Sempre que é lembrado da crise de 2008, Henrique Meirelles diz que uma das primeiras coisas que ficaram claras à equipe econômica da época era o diagnóstico de que haveria um corte súbito do crédito global. E teve.
Ao alertarem que o país caminhava para o penhasco, em 2014, economistas diziam que o governo tinha deturpado tanto as estatísticas oficiais que era incapaz de fazer o diagnóstico correto de que mergulharíamos na recessão. E mergulhamos.
Muitos fatores diferenciam o Brasil de 2008 do de 2014, mas a falta de uma visão clara do problema foi talvez o pior deles na gestão Dilma Rousseff. Em 2009, o PIB encolheu 0,1%. Em 2015, 3,5%.
Há semanas, economistas brasileiros falam do impacto do coronavírus. No mês passado, recebi a previsão sombria de um analista: os efeitos da doença seriam devastadores. As pessoas deixariam de sair de casa, com uma supressão aguda do consumo. A recessão, àquele dia possível, hoje tornou-se provável.
Já no governo, a visão é atrapalhada. Enquanto o Ministério da Saúde sugere o resguardo e alerta para a falta de leitos em número suficiente para atender à demanda crescente, o presidente Jair Bolsonaro fala que o coronavírus "não é isso tudo que dizem" e debocha do isolamento.
Paulo Guedes disse à Folha que cálculos indicaram que a evolução da doença será mais rápida no Brasil do que na Itália, onde já morreram mais de 2.000 pessoas. Ainda assim, o ministro parece não ver grande risco. "O baque na economia é temporário: o contágio sobe rapidamente, fica três meses, depois desaba".
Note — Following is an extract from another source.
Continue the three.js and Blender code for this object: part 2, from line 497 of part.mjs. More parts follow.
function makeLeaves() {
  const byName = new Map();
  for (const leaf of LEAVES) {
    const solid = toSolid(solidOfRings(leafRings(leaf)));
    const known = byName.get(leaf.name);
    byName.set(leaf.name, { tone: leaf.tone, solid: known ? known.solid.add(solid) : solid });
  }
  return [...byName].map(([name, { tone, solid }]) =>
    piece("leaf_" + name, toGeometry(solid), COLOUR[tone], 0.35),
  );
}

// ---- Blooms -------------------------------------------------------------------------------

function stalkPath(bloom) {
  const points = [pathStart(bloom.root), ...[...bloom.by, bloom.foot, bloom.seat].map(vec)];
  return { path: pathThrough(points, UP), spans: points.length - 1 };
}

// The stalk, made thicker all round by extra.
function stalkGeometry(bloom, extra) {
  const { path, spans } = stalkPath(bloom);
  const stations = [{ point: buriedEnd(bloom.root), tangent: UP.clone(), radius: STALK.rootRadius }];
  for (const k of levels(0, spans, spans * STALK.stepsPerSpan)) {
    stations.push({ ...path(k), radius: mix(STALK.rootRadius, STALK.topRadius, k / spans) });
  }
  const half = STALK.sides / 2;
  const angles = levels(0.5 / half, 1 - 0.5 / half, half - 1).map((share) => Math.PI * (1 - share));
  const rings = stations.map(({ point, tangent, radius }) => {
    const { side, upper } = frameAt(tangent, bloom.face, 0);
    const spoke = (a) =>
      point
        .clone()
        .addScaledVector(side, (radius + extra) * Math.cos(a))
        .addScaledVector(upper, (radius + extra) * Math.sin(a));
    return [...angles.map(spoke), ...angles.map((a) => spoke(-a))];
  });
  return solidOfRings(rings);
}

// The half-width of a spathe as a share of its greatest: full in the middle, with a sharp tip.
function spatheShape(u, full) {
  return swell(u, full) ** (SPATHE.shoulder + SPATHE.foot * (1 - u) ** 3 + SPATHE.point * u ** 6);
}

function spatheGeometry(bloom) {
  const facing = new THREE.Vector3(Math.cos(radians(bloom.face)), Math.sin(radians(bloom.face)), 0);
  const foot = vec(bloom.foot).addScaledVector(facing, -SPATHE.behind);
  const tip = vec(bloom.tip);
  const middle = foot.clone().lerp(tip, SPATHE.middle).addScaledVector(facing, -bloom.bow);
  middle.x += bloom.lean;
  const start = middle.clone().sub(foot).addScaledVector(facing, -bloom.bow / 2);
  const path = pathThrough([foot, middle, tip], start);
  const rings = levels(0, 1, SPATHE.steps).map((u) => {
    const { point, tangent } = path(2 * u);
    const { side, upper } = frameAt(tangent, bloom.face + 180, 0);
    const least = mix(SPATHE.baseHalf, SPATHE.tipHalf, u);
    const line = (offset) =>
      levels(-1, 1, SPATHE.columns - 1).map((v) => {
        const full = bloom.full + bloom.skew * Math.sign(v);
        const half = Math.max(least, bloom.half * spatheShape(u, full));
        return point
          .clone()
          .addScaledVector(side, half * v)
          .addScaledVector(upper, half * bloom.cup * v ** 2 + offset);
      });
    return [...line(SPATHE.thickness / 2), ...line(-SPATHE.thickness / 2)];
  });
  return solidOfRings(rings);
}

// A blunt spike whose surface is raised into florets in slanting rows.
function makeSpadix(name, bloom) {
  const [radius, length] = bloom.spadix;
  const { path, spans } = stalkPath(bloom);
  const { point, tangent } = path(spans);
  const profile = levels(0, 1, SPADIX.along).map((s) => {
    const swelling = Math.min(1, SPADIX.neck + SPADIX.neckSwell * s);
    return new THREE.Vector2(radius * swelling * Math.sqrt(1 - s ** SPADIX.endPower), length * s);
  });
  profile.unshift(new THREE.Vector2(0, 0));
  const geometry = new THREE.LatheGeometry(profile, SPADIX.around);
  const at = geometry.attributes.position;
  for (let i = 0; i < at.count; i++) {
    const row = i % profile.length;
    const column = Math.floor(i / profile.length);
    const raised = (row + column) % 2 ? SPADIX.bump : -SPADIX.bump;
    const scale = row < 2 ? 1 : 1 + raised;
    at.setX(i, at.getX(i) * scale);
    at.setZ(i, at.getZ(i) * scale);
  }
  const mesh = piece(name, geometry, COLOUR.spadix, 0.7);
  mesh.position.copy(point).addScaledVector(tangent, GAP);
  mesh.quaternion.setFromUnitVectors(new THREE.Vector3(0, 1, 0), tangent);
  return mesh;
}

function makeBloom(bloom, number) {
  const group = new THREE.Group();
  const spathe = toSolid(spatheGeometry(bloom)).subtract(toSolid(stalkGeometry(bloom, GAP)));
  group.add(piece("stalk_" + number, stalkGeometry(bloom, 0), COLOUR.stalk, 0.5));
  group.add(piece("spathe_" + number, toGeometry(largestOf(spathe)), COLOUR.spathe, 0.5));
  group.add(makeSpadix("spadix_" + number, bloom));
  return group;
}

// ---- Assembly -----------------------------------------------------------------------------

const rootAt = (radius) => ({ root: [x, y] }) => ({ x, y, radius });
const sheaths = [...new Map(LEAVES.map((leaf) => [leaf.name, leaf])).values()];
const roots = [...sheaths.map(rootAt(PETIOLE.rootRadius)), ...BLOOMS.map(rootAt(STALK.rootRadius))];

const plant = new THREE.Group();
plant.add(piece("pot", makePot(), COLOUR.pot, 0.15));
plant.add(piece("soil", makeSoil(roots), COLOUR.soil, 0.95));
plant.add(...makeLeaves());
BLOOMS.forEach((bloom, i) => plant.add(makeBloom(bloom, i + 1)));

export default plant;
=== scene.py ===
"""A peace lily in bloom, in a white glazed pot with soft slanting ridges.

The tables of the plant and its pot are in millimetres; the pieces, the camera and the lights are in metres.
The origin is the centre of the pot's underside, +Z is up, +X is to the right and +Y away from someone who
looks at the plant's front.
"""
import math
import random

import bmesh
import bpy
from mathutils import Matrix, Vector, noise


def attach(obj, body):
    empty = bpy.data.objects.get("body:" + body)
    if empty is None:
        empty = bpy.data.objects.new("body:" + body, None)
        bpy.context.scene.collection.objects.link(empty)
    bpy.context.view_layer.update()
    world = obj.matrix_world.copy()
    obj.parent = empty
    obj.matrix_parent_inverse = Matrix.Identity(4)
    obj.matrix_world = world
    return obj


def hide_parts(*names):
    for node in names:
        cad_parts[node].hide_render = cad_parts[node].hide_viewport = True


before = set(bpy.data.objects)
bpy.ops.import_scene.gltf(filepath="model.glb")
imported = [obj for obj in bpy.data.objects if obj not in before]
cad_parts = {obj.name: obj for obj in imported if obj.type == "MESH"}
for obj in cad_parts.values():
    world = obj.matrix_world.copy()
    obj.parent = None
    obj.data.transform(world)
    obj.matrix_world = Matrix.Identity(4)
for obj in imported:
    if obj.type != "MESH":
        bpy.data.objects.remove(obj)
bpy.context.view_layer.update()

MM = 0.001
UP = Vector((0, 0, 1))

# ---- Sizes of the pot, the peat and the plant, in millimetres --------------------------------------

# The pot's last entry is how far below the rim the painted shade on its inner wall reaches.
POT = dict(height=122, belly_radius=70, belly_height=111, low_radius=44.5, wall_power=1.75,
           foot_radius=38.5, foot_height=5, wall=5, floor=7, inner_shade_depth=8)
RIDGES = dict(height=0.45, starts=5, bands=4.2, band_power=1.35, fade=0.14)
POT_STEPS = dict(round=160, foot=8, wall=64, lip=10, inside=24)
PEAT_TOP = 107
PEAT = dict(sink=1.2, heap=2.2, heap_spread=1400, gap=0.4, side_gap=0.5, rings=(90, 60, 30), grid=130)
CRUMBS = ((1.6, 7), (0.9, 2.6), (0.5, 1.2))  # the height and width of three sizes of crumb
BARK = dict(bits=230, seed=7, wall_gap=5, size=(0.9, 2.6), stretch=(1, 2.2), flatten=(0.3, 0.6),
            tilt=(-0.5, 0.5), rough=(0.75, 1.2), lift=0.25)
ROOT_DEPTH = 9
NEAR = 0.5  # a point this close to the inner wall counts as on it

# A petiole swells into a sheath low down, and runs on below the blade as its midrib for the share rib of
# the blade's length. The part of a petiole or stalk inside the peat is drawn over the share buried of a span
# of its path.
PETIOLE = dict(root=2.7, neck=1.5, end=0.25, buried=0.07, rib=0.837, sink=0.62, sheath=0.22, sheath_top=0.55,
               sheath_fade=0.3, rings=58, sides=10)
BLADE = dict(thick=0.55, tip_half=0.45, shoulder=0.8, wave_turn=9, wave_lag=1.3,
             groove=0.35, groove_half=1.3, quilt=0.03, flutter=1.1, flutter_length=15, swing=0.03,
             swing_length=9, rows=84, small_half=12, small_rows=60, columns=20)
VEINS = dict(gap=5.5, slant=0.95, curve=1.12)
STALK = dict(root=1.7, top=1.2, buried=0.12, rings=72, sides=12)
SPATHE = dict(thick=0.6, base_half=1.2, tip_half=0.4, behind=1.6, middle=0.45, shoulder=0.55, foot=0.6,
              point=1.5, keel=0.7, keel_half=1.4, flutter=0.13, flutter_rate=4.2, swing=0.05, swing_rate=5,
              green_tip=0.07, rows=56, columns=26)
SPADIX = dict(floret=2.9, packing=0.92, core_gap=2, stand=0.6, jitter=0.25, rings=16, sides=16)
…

Ou o governo acredita que o caso não é grave, ao contrário do que está se falando em todo o planeta, e Bolsonaro demite o ministro da Saúde, ou é bom se preparar para o impacto severo da doença. A falta de um diagnóstico cristalino do que está acontecendo dificultará entender como enfrentar o problema, o que nos custará vidas e anos perdidos.